[The data]
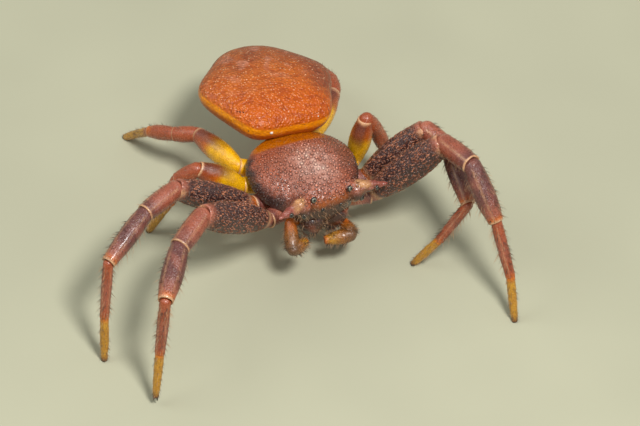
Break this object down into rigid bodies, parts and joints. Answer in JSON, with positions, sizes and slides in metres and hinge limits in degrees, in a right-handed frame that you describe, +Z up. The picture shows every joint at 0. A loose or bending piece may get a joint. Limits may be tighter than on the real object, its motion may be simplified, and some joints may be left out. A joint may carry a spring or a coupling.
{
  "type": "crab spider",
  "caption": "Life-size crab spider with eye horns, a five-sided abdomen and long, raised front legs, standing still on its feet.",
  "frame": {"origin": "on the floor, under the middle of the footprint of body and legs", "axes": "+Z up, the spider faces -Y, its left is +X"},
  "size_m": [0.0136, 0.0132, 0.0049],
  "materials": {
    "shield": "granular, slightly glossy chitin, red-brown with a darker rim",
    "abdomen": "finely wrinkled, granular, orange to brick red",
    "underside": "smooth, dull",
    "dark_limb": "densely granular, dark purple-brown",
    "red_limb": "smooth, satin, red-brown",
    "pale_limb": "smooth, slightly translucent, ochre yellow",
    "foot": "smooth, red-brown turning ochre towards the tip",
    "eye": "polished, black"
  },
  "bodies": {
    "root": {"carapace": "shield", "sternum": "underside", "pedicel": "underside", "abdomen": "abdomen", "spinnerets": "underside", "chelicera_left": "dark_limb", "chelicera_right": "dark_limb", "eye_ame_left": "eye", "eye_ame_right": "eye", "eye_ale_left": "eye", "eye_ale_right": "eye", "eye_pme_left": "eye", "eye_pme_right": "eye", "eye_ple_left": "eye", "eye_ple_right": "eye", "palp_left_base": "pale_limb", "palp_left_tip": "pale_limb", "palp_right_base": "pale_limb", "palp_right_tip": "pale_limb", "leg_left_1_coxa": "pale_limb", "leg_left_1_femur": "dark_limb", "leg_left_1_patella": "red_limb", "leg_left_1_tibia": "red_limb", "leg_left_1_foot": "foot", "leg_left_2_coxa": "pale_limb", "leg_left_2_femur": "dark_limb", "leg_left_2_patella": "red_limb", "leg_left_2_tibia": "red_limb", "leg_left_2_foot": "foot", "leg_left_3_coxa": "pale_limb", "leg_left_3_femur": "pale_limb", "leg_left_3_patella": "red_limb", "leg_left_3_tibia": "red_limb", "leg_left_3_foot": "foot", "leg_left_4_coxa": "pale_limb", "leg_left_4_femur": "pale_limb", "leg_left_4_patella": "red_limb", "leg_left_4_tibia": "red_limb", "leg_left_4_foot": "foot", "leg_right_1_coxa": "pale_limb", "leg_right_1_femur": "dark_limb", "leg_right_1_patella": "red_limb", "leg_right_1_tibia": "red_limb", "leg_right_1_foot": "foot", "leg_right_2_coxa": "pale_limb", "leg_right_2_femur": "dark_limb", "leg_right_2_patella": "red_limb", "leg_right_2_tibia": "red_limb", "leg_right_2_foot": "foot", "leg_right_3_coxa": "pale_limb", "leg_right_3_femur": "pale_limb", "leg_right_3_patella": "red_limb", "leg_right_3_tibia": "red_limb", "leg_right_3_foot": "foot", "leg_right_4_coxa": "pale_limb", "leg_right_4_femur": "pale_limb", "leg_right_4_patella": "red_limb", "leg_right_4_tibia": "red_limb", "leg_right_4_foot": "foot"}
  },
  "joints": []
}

==

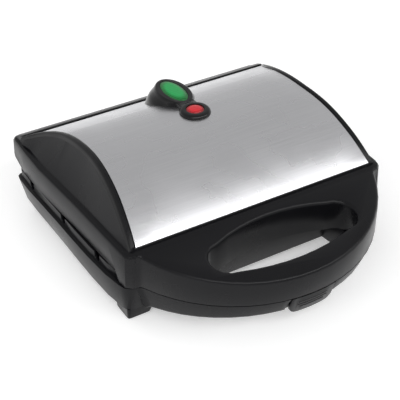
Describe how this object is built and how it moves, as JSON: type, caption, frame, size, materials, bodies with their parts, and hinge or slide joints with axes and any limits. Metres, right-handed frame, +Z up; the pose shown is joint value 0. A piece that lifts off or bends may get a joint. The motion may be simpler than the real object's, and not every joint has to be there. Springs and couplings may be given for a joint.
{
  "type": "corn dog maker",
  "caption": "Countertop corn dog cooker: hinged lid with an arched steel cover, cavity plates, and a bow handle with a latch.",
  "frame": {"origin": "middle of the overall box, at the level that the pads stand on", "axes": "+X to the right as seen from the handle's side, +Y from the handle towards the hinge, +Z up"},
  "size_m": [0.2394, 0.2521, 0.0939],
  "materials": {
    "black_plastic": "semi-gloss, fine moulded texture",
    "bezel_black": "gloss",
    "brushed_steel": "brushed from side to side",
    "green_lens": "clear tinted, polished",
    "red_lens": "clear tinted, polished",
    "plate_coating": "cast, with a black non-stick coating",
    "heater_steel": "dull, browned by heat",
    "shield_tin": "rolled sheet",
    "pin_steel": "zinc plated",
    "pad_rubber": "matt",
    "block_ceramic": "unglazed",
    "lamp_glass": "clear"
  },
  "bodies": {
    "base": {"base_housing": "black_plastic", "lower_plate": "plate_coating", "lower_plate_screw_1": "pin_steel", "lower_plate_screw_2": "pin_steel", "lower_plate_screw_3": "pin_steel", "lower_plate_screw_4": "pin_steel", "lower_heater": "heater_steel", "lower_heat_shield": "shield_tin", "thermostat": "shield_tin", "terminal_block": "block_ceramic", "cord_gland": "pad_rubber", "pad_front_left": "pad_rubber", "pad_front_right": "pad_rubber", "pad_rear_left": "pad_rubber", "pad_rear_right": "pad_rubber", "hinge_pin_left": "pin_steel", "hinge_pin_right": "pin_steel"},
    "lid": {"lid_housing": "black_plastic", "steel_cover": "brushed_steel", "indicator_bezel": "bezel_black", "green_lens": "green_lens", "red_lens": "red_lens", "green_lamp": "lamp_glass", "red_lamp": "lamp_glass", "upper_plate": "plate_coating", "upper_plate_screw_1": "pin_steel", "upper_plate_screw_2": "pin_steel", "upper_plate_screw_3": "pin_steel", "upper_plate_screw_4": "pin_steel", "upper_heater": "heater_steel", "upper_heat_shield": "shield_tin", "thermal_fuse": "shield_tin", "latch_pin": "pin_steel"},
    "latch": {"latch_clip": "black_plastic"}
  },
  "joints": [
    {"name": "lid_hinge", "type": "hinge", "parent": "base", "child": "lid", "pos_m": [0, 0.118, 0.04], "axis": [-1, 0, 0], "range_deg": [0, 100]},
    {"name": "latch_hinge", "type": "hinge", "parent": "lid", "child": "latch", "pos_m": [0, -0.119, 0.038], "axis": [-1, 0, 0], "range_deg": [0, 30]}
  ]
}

---

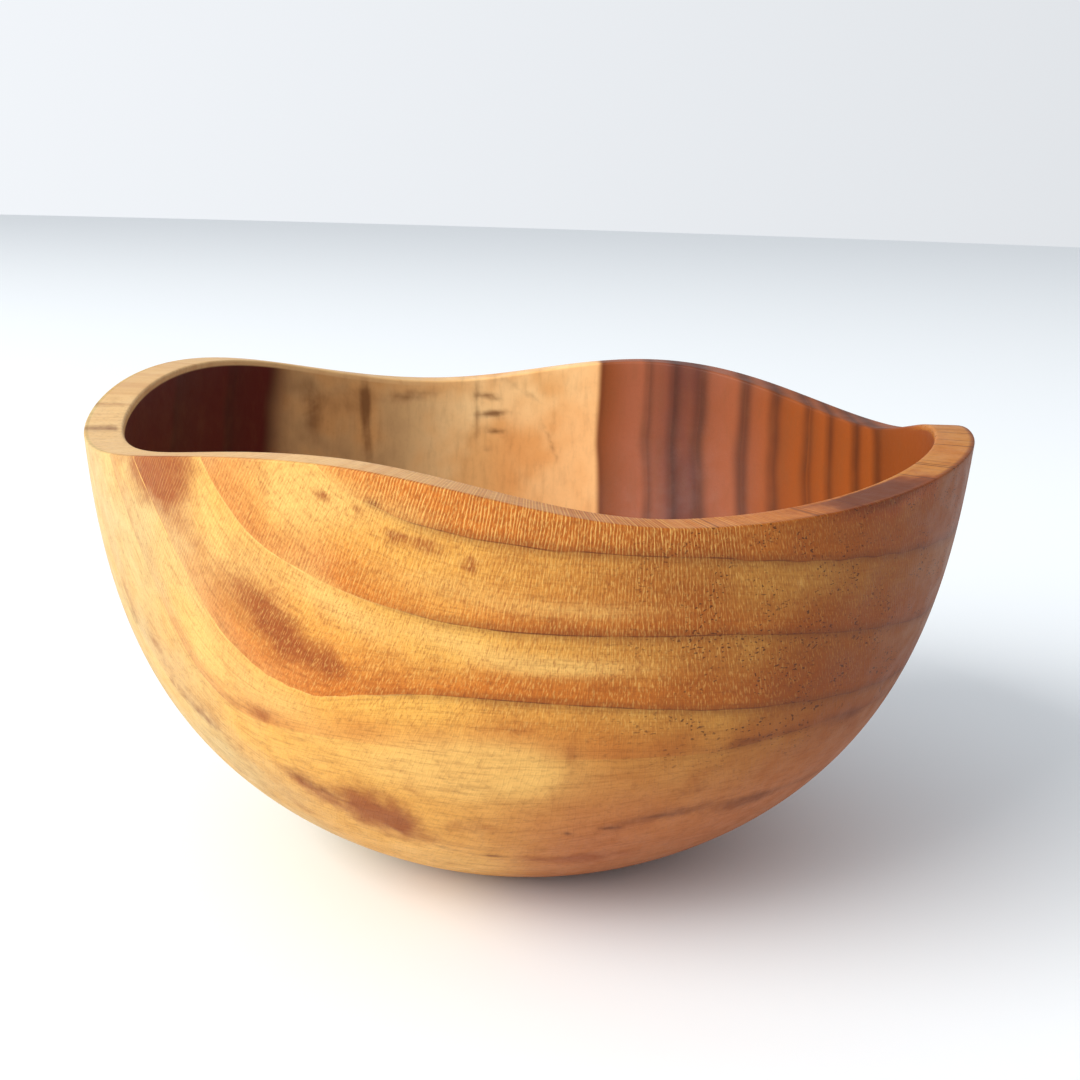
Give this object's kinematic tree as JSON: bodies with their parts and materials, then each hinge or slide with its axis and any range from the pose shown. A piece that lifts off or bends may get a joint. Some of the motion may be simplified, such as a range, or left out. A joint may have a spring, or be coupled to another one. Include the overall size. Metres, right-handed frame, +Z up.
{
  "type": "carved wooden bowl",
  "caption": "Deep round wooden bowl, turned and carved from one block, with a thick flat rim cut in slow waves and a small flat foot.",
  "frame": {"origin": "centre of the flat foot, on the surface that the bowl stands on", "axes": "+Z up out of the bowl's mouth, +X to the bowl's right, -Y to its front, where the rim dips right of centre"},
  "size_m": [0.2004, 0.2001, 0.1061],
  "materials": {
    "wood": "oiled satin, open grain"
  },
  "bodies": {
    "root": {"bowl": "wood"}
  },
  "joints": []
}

[Task prompt]
Where a line above holds the string "shown", show that line.

[The completed task]
Describe how this object is built and how it moves, as JSON: type, caption, frame, size, materials, bodies with their parts, and hinge or slide joints with axes and any limits. Metres, right-handed frame, +Z up; the pose shown is joint value 0. A piece that lifts off or bends may get a joint. The motion may be simpler than the real object's, and not every joint has to be there. Springs and couplings may be given for a joint.
Give this object's kinematic tree as JSON: bodies with their parts and materials, then each hinge or slide with its axis and any range from the pose shown. A piece that lifts off or bends may get a joint. Some of the motion may be simplified, such as a range, or left out. A joint may have a spring, or be coupled to another one. Include the overall size. Metres, right-handed frame, +Z up.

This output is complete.